The news that the great director Elia Kazan will be presented with a life-achievement Academy Award at this year's ceremony surprised and delighted many, myself included. It had long been widely assumed that Kazan, now eighty-nine, would forever be slighted in terms of formal recognition for his career, all because he was far ahead of his show-business brethren in grasping the hideous truth about Communism.
That's not quite how his critics would put it, of course. To them, Kazan is secondarily the gifted artist who made "On the Waterfront," "East of Eden," and "A Streetcar Named Desire" and primarily the rat who, testifying before the House Committee on Un-American Activities in 1952, "named names." Specifically, he named eight persons who were Communists in the mid-1930s, when he himself belonged to the party. More than fifteen years later, Kazan wrote, "To be a member of the Communist party is to have a taste of the police state. It is a diluted taste but it is bitter and unforgettable. It is diluted because you can walk out" - which he did, after a year and a half.
Several previous high-profile attempts to honor Kazan have failed. Charlton Heston described one in the January 20 Wall Street Journal. In 1989, when Heston, then president of the American Film Institute, proposed that the AFI's life-achievement honor go to Kazan, producer Gale Anne Hurd (the "Terminator" movies; "Armageddon"), declared that "we can't give this award to a man who named names" and led a successful charge against his effort.
Hurd now says that on esthetic grounds, Kazan "absolutely deserves" the special Oscar, explaining that she opposed the AFI award because "at the time...the arts were under fire by zealots like Jesse Helms, [and] I was concerned about what sort of message we were sending." Understanding non sequiturs apparently isn't a high-priority item in Tinseltown.
Sadly, in commentary on Kazan's Academy Award, the same muddleheaded analysis was evident. In a piece for the industry's hometown paper, the Los Angeles Times, author David Freeman declared that when Kazan testified before HUAC, he was "on the wrong side of the issues." London's the Independent published a dispatch by Andrew Gumbel stating that "Kazan's testimony was considered particularly treacherous because of his track record as a socially and politically committed artist."

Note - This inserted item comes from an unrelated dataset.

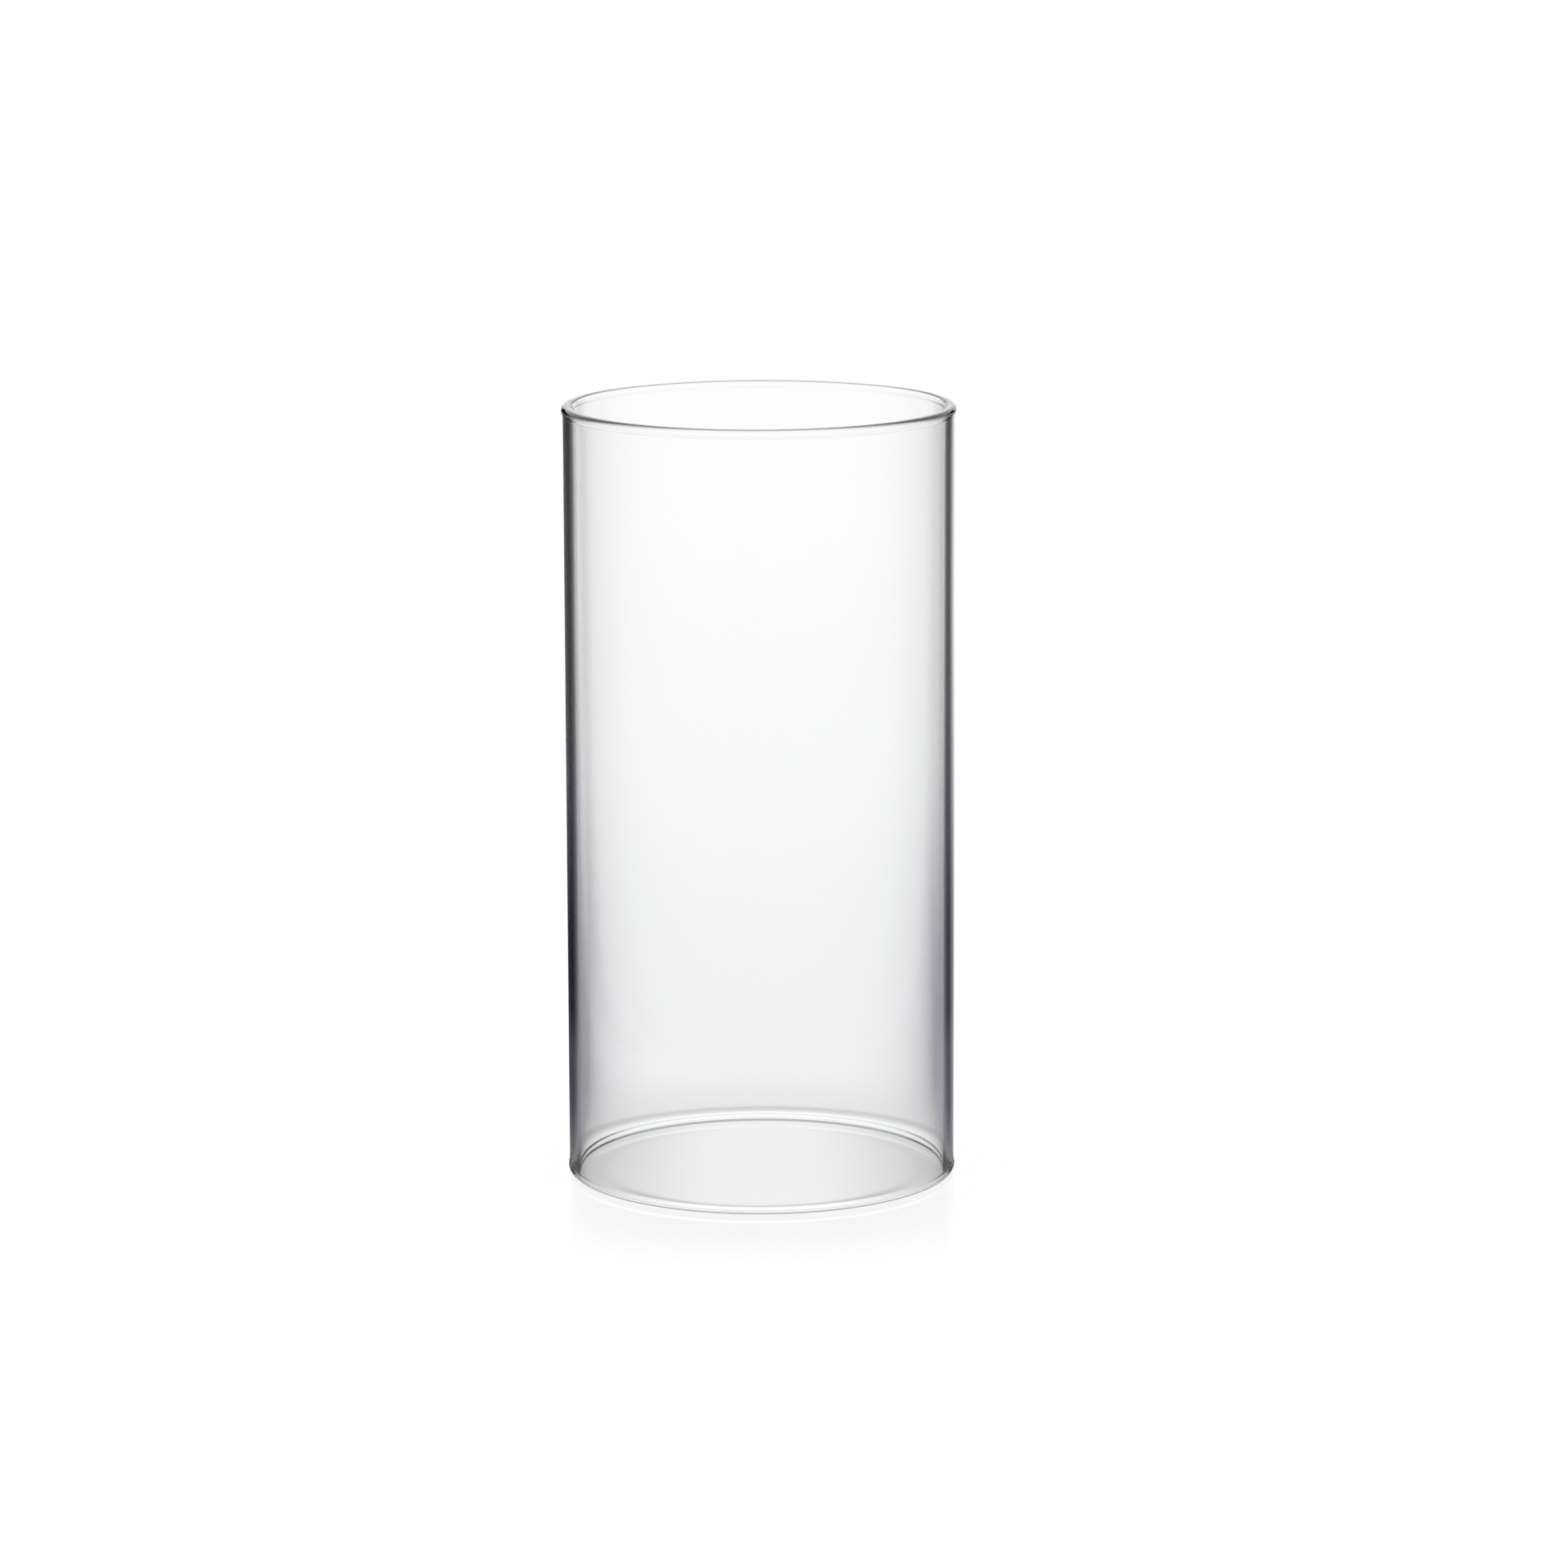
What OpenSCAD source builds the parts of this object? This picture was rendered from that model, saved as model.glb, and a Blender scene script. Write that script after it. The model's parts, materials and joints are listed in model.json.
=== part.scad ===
// Open glass cylinder: a length of clear drawn tube, open at both ends,
// with both cut ends fire-polished into a rounded, slightly swollen rim.
// It stands upright on its bottom rim. Millimetres, +Z up. The origin is on
// the tube's axis, in the plane that the bottom rim stands on.

/* [Body] */
// Outside diameter of the straight wall
outer_d = 100; // [75:1:150]
// Overall height, rim to rim
height = 200; // [100:5:300]
// Thickness of the straight wall
wall = 2.5; // [2:0.1:4]

/* [Rims] */
// How far the top rim swells out past the wall
top_swell = 0.4; // [0.1:0.05:0.8]
// How far the bottom rim swells out past the wall
bottom_swell = 0.25; // [0.1:0.05:0.8]
// Radius of the hollow neck that runs from the wall into a rim
neck_r = 1.8; // [1:0.1:4]

/* [Glass] */
// Shading of the glass: 0 is invisible, 1 is solid
glass_alpha = 0.45; // [0.2:0.05:1]

/* [Hidden] */
$fn = 160;
// Straight steps in each arc of a rim's section
arc_steps = 10;

outer_r = outer_d / 2;
inner_r = outer_r - wall;

// The rim's outer edge is half as round as the wall is thick. Its inner edge
// is a little tighter, which leaves a narrow flat land on the crest.
bead_r = wall * 0.5;
inner_edge_r = wall * 0.36;

// Height from the neck's lower end to the centre of the rim's outer edge
function neck_rise(swell) = sqrt(swell * (2 * (bead_r + neck_r) - swell));

// Height of a whole rim, from the neck's end on the wall to the crest
function rim_h(swell) = neck_rise(swell) + bead_r;

// Points along an arc, from just after its start angle to its end angle
function arc(centre, radius, start_a, end_a) = [
    for (i = [1:arc_steps])
        let (a = start_a + (end_a - start_a) * i / arc_steps)
            centre + radius * [cos(a), sin(a)]
];

// Half section of a rim: x is the radius, y the height above the neck's end.
// The inner side stays straight, so the bore runs clean through. Outside, the
// bead's arc turns into the neck's on the line between their centres.
module rim_section(swell) {
    crest = rim_h(swell);
    inner_edge = [inner_r + inner_edge_r, crest - inner_edge_r];
    bead = [outer_r + swell - bead_r, crest - bead_r];
    neck = [outer_r + neck_r, 0];
    meet_a = atan2(bead[1] - neck[1], neck[0] - bead[0]);
    polygon(concat(
        [[inner_r, 0], [inner_r, inner_edge[1]]],
        arc(inner_edge, inner_edge_r, 180, 90),
        [[bead[0], crest]],
        arc(bead, bead_r, 90, -meet_a),
        arc(neck, neck_r, 180 - meet_a, 180)
    ));
}

module glass() {
    color([0.86, 0.88, 0.9], glass_alpha)
        children();
}

// The straight, drawn length of the tube between the two rims
module tube_wall() {
    bottom_h = rim_h(bottom_swell);
    straight_h = height - bottom_h - rim_h(top_swell);
    glass()
        translate([0, 0, bottom_h])
            rotate_extrude()
                translate([inner_r, 0])
                    square([wall, straight_h]);
}

// The fire-polished rim around the mouth
module top_rim() {
    glass()
        translate([0, 0, height - rim_h(top_swell)])
            rotate_extrude()
                rim_section(top_swell);
}

// The fire-polished rim that the cylinder stands on
module bottom_rim() {
    glass()
        translate([0, 0, rim_h(bottom_swell)])
            mirror([0, 0, 1])
                rotate_extrude()
                    rim_section(bottom_swell);
}

bottom_rim();
tube_wall();
top_rim();
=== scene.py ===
import json
import math

import bmesh
import bpy
from mathutils import Matrix, Vector


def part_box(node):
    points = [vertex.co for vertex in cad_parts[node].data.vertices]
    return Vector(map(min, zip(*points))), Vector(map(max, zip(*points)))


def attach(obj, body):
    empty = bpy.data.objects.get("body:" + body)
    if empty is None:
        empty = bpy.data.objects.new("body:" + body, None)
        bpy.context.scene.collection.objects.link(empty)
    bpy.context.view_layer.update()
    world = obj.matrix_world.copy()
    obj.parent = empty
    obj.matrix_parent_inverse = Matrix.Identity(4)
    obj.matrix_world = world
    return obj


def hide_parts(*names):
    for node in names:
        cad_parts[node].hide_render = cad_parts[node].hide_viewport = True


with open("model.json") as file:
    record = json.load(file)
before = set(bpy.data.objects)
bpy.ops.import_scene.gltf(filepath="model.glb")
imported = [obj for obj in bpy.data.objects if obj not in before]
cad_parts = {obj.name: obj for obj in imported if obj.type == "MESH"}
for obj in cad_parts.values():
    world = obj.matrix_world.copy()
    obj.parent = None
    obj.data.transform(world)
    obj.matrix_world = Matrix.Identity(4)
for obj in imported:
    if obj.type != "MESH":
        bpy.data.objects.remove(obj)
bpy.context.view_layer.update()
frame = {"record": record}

MM = 0.001
WHITE = (1.0, 1.0, 1.0, 1.0)

# Turned glass
SEGMENTS = 384
ARC_STEPS = 14
WALL_STEPS = 20
# A rim's outer bead and its inner edge, as shares of the wall's thickness
BEAD_ROUND = 0.5
INNER_ROUND = 0.36

# Glass finish, and the painted shade on the top rim's crest
GLASS_IOR = 1.473
GLASS_CLEAR = (1.0, 1.0, 1.0, 1.0)
GLASS_FAINT = (0.992, 0.998, 0.996, 1.0)
SMOOTH = 0.0
SMUDGED = 0.012
# Noise: its fineness along x, y and z, its detail, and the levels between which polish is lost
CLOUDS = (22.0, 22.0, 14.0)
CLOUD_DETAIL = 3.0
CLOUD_LEVELS = (0.45, 0.75)
DRAW_LINES = (70.0, 70.0, 2.0)
DRAW_DETAIL = 1.0
WAVE_HEIGHT = 0.000001
# The crest's painted shade, a grey put into the glass's colour, stands in for dark surroundings, and
# starts and is full at these depths
CREST_PAINTED_SHADE = (0.28, 0.29, 0.30, 1.0)
CREST_DEPTHS = (0.35 * MM, 0.1 * MM)

# Depths that part rays: any, two walls passed, and many reflections
ANY_DEPTH = 0.5
TWO_WALLS = 3.5
MANY_BOUNCES = 5.5

# White seen directly, through two walls and through one
CAMERA_WHITE = 1.02
BACKDROP = 1.10
BACKDROP_ONCE = 1.03

# The dark room that the glass reflects, and the white sweep that ends in it
DARK = 0.012
DARK_FAR = 0.018
DARK_FOOT = 0.05
SWEEP_LEFT = math.radians(9)
SWEEP_RIGHT = math.radians(17)
SWEEP_FADE = math.radians(6)
FLOOR_EDGE = (math.radians(6), math.radians(23))
EDGE_NEAR = 0.35
EDGE_FAR = 1.0
PANEL_START = (math.radians(28), math.radians(37))
PANEL_END = (math.radians(45), math.radians(60))
PANEL_NEAR = 0.2
PANEL_FAR = 0.31
OVERHEAD = 1.05
OVERHEAD_FROM = (0.15, 0.2)
OVERHEAD_INSIDE = 0.15
TRAPPED = 1.0
TRAPPED_AWAY = 0.3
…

Some surviving blacklistees spoke up as well. In a letter to the Times, screenwriter Bernard Gordon, best known for the first movie version of "The Thin Red Line," said he was "appalled" by this "award to a man who was a prize informer in the campaign of HUAC to demonize the rest of us." Screenwriter Abraham Polonsky, who recently told the Times, "I thought Marxism offered the best analysis of history and I still believe that," called Kazan "a creep."
(Meanwhile, another group that has ignored Kazan, the Los Angeles Film Critics Association, just presented a career achievement award to...Polonsky. It's as if Hall of Fame voters snubbed George Brett in favor of a batboy.)
If you wonder why Kazan gets under the skin of the Hollywood left, consider this lucid, commonsensical passage from his autobiography: "I believed it was the duty of the government to investigate the Communist movement in our country. There was no way I could go along with [the] crap that the CP was nothing but another political party, like the Republicans and the Democrats. I knew very well what it was, a thoroughly organized, worldwide conspiracy."
Kazan was right, of course. He saw past noble rhetoric to ugly reality. To the Communists, the masters of the seductive lie, he was worse than useless. He was the kind of enemy they most feared: the kind who truly understood them.
When Kazan accepts his award on March 21, memories of the trendy, vacuous political speechifying that has marred other Oscar ceremonies will vanish, if only momentarily. It will be well worth tuning in to see how the audience at the Dorothy Chandler Pavilion - the Hollywood establishment - responds to this oft-maligned prophet as he receives his honor.
To have been a forthright enemy of Communism was to have been on the right side of this century's central struggle. These days, Communists and their sympathizers, having been decisively defeated, have no battles to fight, so they refight those in the past - and they've lost yet again, now that the Academy of Motion Picture Arts and Sciences has at last done right by Elia Kazan.